In truth it was an ugly fight. This was a fallow time for heavyweight rivalries and the contest hardly showcased the division’s thrills and spills, but it created a spectacle at a time when there was little to draw fresh eyes to the sport’s blue riband weight class. Haye scooped a huge £2.1m paycheck, and went on to defend the title twice, against the American John Ruiz and fellow Briton Audley Harrison, before returning to Germany two years later when his reign came to an end at the hands of Wladimir Klitschko. And he also carved out a piece of history, as only the second fighter ever, after Evander Holyfield, to step up from cruiserweight world champion to win a heavyweight world title, a dream inspired by a familiar story.
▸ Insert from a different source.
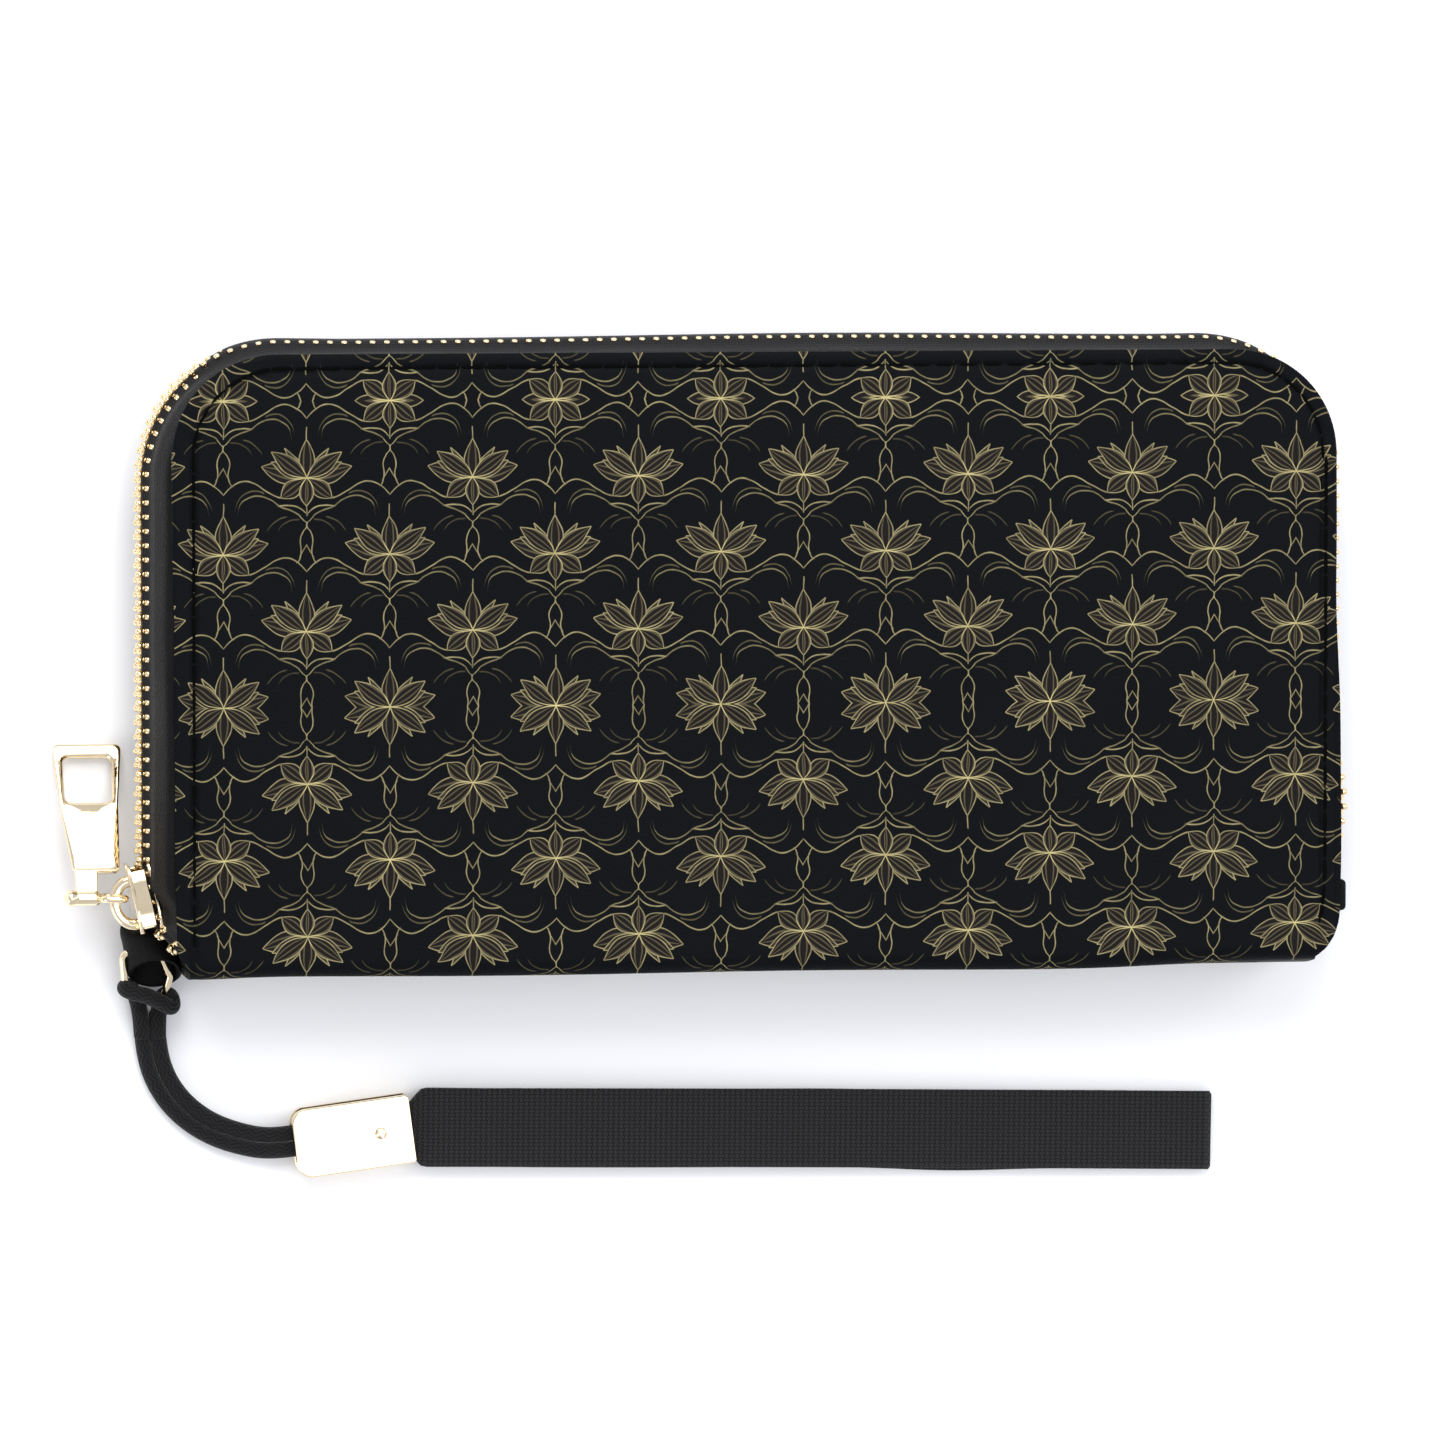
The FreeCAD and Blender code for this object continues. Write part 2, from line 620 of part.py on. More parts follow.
def strand(points):
    corners = [Vector(*p) for p in points]
    edges, here = [], corners[0]
    radii, length = [], 0
    for k in range(1, len(corners) - 1):
        back, ahead = corners[k - 1] - corners[k], corners[k + 1] - corners[k]
        turn = math.pi - back.getAngle(ahead)
        reach = 0.45 * min(back.Length, ahead.Length)
        radius = reach / math.tan(turn / 2)
        back.normalize()
        ahead.normalize()
        centre = corners[k] + (back + ahead).normalize() * (radius / math.cos(turn / 2))
        first, last = corners[k] + back * reach, corners[k] + ahead * reach
        middle = centre + (corners[k] - centre).normalize() * radius
        edges += [Part.LineSegment(here, first).toShape(), Part.Arc(first, middle, last).toShape()]
        here = last
        radii.append(round(radius, 1))
    edges.append(Part.LineSegment(here, corners[-1]).toShape())
    path = Part.Wire(edges)
    section = Part.Wire([Part.Circle(corners[0], corners[1] - corners[0], cord_r).toShape()])
    tube = path.makePipeShell([section], True, False)
    whole = math.pi * cord_r**2 * path.Length
    print("strand length", round(path.Length, 1), "radii", radii)
    print("volume over section times length", round(tube.Volume / whole, 4))
    return tube


# each strand starts at a knot on the ring and ends inside the clamp's mouth
clamp_turn = Rotation(Vector(0, 0, 1), cell("clamp_turn"))
clamp_place = Placement(Vector(-cell("clamp_x"), -cell("clamp_y"), 0), clamp_turn)
clamp_half = cell("clamp_length") / 2
mouth_in, apart = 3.5, 1.35
ends = []
for side in (1, -1):
    local = Vector(-clamp_half + mouth_in, side * apart, cell("clamp_height") / 2)
    ends.append(clamp_place.multVec(local))
strand_1 = [
    (-94.0, -57.7, 2.0),
    (-93.66, -62.4, 1.3),
    (-92.6, -67.1, 1.3),
    (-90.0, -71.35, 1.3),
    (-86.0, -74.7, 1.35),
    (-81.2, -76.75, 1.7),
    (-74.9, -77.95, 2.4),
    tuple(ends[0]),
]
strand_2 = [
    (-96.6, -57.7, 2.0),
    (-96.25, -62.8, 1.3),
    (-95.0, -68.1, 1.3),
    (-92.0, -73.05, 1.3),
    (-87.4, -76.9, 1.35),
    (-82.0, -79.25, 1.7),
    (-75.0, -80.55, 2.4),
    tuple(ends[1]),
]
shape_node("cord_strand_1", strand(strand_1))
shape_node("cord_strand_2", strand(strand_2))

# the hitch: the cord's turns over the ring's lower bar, one knot with two lobes
hitch_z = 3.1
knot = Part.makeCylinder(2.1, 6.2, Vector(-99.1, -56.0, hitch_z), Vector(1, 0, 0))
knot = knot.fuse(Part.makeSphere(2.2, Vector(-98.9, -55.9, hitch_z)))
knot = knot.fuse(Part.makeSphere(2.2, Vector(-92.7, -56.6, hitch_z)))
ring_solid = nodes[-3].Shape
knot = knot.cut(ring_solid)
knot = knot.cut(nodes[-2].Shape).cut(nodes[-1].Shape)
knot = max(knot.Solids, key=lambda s: s.Volume)
shape_node("cord_hitch", knot)

# the clamp: a front plate, a back shell and a screw, over the cord's ends and the webbing's end
clamp_w, clamp_h, clamp_t = cell("clamp_width") / 2, cell("clamp_height"), cell("clamp_wall")
shell = box(-clamp_half, clamp_half, -clamp_w, clamp_w, 0.1, clamp_h - clamp_t)
shell = shell.makeFillet(2.4, [e for e in shell.Edges if e.BoundBox.ZLength > 2 and e.CenterOfMass.x < 0])
hollow = box(-clamp_half + clamp_t, clamp_half + 1, -clamp_w + clamp_t, clamp_w - clamp_t, 0.1 + clamp_t, 9)
shell = shell.cut(hollow)
mouth_z = clamp_h / 2
gate_half = apart + cord_r + 0.5
cord_gate = box(-clamp_half - 1, -clamp_half + 3, -gate_half, gate_half, mouth_z - 1.5, mouth_z + 1.5)
shell = shell.cut(cord_gate)
shape_node("clamp_back_shell", shell, clamp_place)
front = box(-clamp_half, clamp_half, -clamp_w, clamp_w, clamp_h - clamp_t, clamp_h)
front = front.makeFillet(2.4, [e for e in front.Edges if e.BoundBox.ZLength > 0.5 and e.CenterOfMass.x < 0])
screw_x = clamp_half - 5.2
screw_r, head_r = 0.7, cell("screw_head")
front = front.cut(Part.makeCylinder(screw_r, 4, Vector(screw_x, 0, clamp_h - 2)))
front = front.cut(Part.makeCylinder(head_r, 0.4, Vector(screw_x, 0, clamp_h - 0.4)))
shape_node("clamp_front_plate", front, clamp_place)
screw = Part.makeCylinder(screw_r, clamp_h - 0.4 - 0.1 - clamp_t, Vector(screw_x, 0, 0.1 + clamp_t))
screw = screw.fuse(Part.makeCylinder(head_r, 0.4, Vector(screw_x, 0, clamp_h - 0.4)))
for turn in (0, 90):
    slot = box(-0.8, 0.8, -0.16, 0.16, -0.25, 0.1)
    slot.rotate(Vector(0, 0, 0), Vector(0, 0, 1), turn + 20)
    slot.translate(Vector(screw_x, 0, clamp_h))
    screw = screw.cut(slot)
shape_node("clamp_screw", screw.removeSplitter(), clamp_place)

# the webbing: one tape folded in two at its far end, its two ends in the clamp
web_w, web_t, web_l = cell("web_width") / 2, cell("web_thick"), cell("web_length")
web_z = cell("clamp_height") / 2
web_in = 7.6
web_angle = -0.3
waist = clamp_w - clamp_t - 1.25
gap = cell("web_gap") / 2
web_outline = [(-web_in, -waist), (1, -waist), (4, -web_w), (web_l, -web_w), (web_l, web_w), (4, web_w)]
web_outline += [(1, waist), (-web_in, waist)]
upper = prism([(x, y, gap) for x, y in web_outline], Vector(0, 0, web_t))
lower = prism([(x, y, -gap - web_t) for x, y in web_outline], Vector(0, 0, web_t))
fold = box(web_l - 1, web_l, -web_w, web_w, -gap, gap)
webbing = upper.fuse(lower).fuse(fold)
# the screw's hole, which stands askew because the clamp is turned on the webbing
skew = Rotation(Vector(0, 0, 1), cell("clamp_turn") - web_angle)
hole_at = skew.multVec(Vector(screw_x - clamp_half, 0, 0))
webbing = webbing.cut(Part.makeCylinder(screw_r + 0.1, 20, hole_at + Vector(0, 0, -10)))
end_point = clamp_place.multVec(Vector(clamp_half, 0, 0))
droop = math.degrees(math.asin((web_z - web_t - gap - 0.15) / web_l))
web_turn = Rotation(Vector(0, 0, 1), web_angle) * Rotation(Vector(0, 1, 0), droop)
web_place = Placement(Vector(end_point.x, end_point.y, web_z), web_turn)
webbing = webbing.removeSplitter()
shape_node("webbing", webbing, web_place)

# seam threads, stitch by stitch, sunk in a row round the three zip sides of each cover
seam_inset, stitch, stitch_gap, thread = 3.2, 3.0, 0.9, 0.35


def seam(z):
    half_l, half_d = cell("wallet_length") / 2 - seam_inset, cell("wallet_depth") / 2 - seam_inset
    radius = cell("corner_radius") - seam_inset
    side_run, turn_run = half_d * 2 - radius - 3, radius * math.pi / 2
    top_run = 2 * (half_l - radius)
    total = 2 * side_run + 2 * turn_run + top_run
    pieces = []
    for k in range(int(total / (stitch + stitch_gap))):
        s = (k + 0.5) * (stitch + stitch_gap)
        if s < side_run:
            spot, angle = Vector(-half_l, -half_d + 3 + s, z), 90
        elif s < side_run + turn_run:
            t = math.pi - (s - side_run) / radius
            spot = Vector(-half_l + radius + radius * math.cos(t), half_d - radius + radius * math.sin(t), z)
            angle = math.degrees(t) - 90
        elif s < side_run + turn_run + top_run:
            spot, angle = Vector(-half_l + radius + s - side_run - turn_run, half_d, z), 0
        elif s < side_run + 2 * turn_run + top_run:
            t = math.pi / 2 - (s - side_run - turn_run - top_run) / radius
            spot = Vector(half_l - radius + radius * math.cos(t), half_d - radius + radius * math.sin(t), z)
            angle = math.degrees(t) - 90
        else:
            spot = Vector(half_l, half_d - radius - (s - side_run - 2 * turn_run - top_run), z)
            angle = -90
        piece = box(-stitch / 2, stitch / 2, -thread / 2, thread / 2, -thread / 2, thread / 2)
        piece.rotate(Vector(0, 0, 0), Vector(0, 0, 1), angle)
        piece.translate(spot)
        pieces.append(piece)
    return Part.makeCompound(pieces)


sink = cell("cover_thick") + thread / 2
shape_node("seam_thread_back", seam(sink))
shape_node("seam_thread_front", seam(cell("wallet_thick") - sink))

# nothing is written unless every object is sound
doc.recompute()
for thing in doc.Objects:
    if {"Invalid", "Error"} & set(thing.State):
        raise SystemExit(f"{thing.Name} failed: {thing.State}")
for node in nodes:
    if node.Shape.isNull() or not node.Shape.isValid() or not node.Shape.Solids:
        raise SystemExit(f"{node.Label} has no valid solid")

os.makedirs("parts", exist_ok=True)
for node in nodes:
    node.Shape.exportStep(f"parts/{node.Label}.step")
    size = node.Shape.BoundBox
    spans = (size.XMin, size.XMax, size.YMin, size.YMax, size.ZMin, size.ZMax)
    print(node.Label, [round(v, 1) for v in spans])
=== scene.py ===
import json
import math

import bmesh
import bpy
import numpy as np
from mathutils import Matrix, Vector

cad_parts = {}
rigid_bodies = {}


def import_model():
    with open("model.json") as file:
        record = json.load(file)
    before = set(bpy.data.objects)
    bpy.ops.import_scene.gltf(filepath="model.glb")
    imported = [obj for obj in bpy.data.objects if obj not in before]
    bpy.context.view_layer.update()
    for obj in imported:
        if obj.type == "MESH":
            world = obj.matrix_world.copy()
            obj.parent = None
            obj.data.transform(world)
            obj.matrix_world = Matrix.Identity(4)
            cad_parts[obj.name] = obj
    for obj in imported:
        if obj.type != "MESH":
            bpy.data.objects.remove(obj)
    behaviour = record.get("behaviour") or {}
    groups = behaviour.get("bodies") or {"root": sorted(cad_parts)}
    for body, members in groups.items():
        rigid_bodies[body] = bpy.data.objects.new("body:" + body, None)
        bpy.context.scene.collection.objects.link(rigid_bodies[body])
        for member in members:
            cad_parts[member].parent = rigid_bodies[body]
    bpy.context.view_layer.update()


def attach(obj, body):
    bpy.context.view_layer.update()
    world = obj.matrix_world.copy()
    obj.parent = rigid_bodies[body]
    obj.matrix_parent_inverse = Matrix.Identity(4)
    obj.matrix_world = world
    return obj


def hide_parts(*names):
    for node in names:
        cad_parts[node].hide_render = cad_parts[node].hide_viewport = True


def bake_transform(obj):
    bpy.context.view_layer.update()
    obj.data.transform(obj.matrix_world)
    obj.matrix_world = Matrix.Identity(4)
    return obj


# A zip-around wallet in printed leathercloth with a wrist strap. Everything is in metres.
mm = 0.001
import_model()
print("frame loaded")

view = {
    "target": (-2.1, -11.9, 0.0),  # what the middle of the picture looks at, mm
    "leanX": -0.13,  # how far the camera stands to the left, per unit of height
    "leanY": 0.07,  # how far it stands towards the top zip, per unit of height
    "height": 2400.0,
    "span": 233.0,  # width of the picture at the table, mm
}


def makeCamera():
    # the camera looks down on the wallet with +Y towards the top of the picture
    target = Vector(view["target"]) * mm
    place = target + Vector((view["leanX"], view["leanY"], 1.0)) * view["height"] * mm
    ahead = (target - place).normalized()
    right = ahead.cross(Vector((0, 1, 0))).normalized()
    up = right.cross(ahead)
    data = bpy.data.cameras.new("camera")
    data.sensor_width = 36.0
    data.lens = 36.0 * (target - place).length / (view["span"] * mm)
    data.clip_end = 20.0
    camera = bpy.data.objects.new("camera", data)
    turn = Matrix((right, up, -ahead)).transposed().to_4x4()
    camera.matrix_world = Matrix.Translation(place) @ turn
    bpy.context.collection.objects.link(camera)
    bpy.context.scene.camera = camera


def areaLight(name, place, aim, size, power, colour=(1, 1, 1)):
    data = bpy.data.lights.new(name, "AREA")
    data.shape = "RECTANGLE"
    data.size, data.size_y = size
    data.energy = power
    data.color = colour
    light = bpy.data.objects.new(name, data)
    light.location = place
    light.rotation_euler = (Vector(aim) - Vector(place)).to_track_quat("-Z", "Y").to_euler()
    bpy.context.collection.objects.link(light)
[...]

“When I saw Sylvestre Stallone as Rocky Balboa go to Russia in Rocky IV, that moment really resonated with me, and for some weird reason I knew from then I’m going to become heavyweight champion of the world and I’m going to beat a big Russian to do it. I believed that was going to be my destiny. Even when I first turned pro, I was a cruiserweight, 13st, while Lennox Lewis was a heavyweight champion weighing 18st, I believed it. Even when I lost my first fight I somehow knew that was only to toughen me up mentally or physically, or teach me a lesson to then become heavyweight champion of the world. It felt like everything I’d been saying, everything I’d hoped since I was a little kid, all came together on one night.”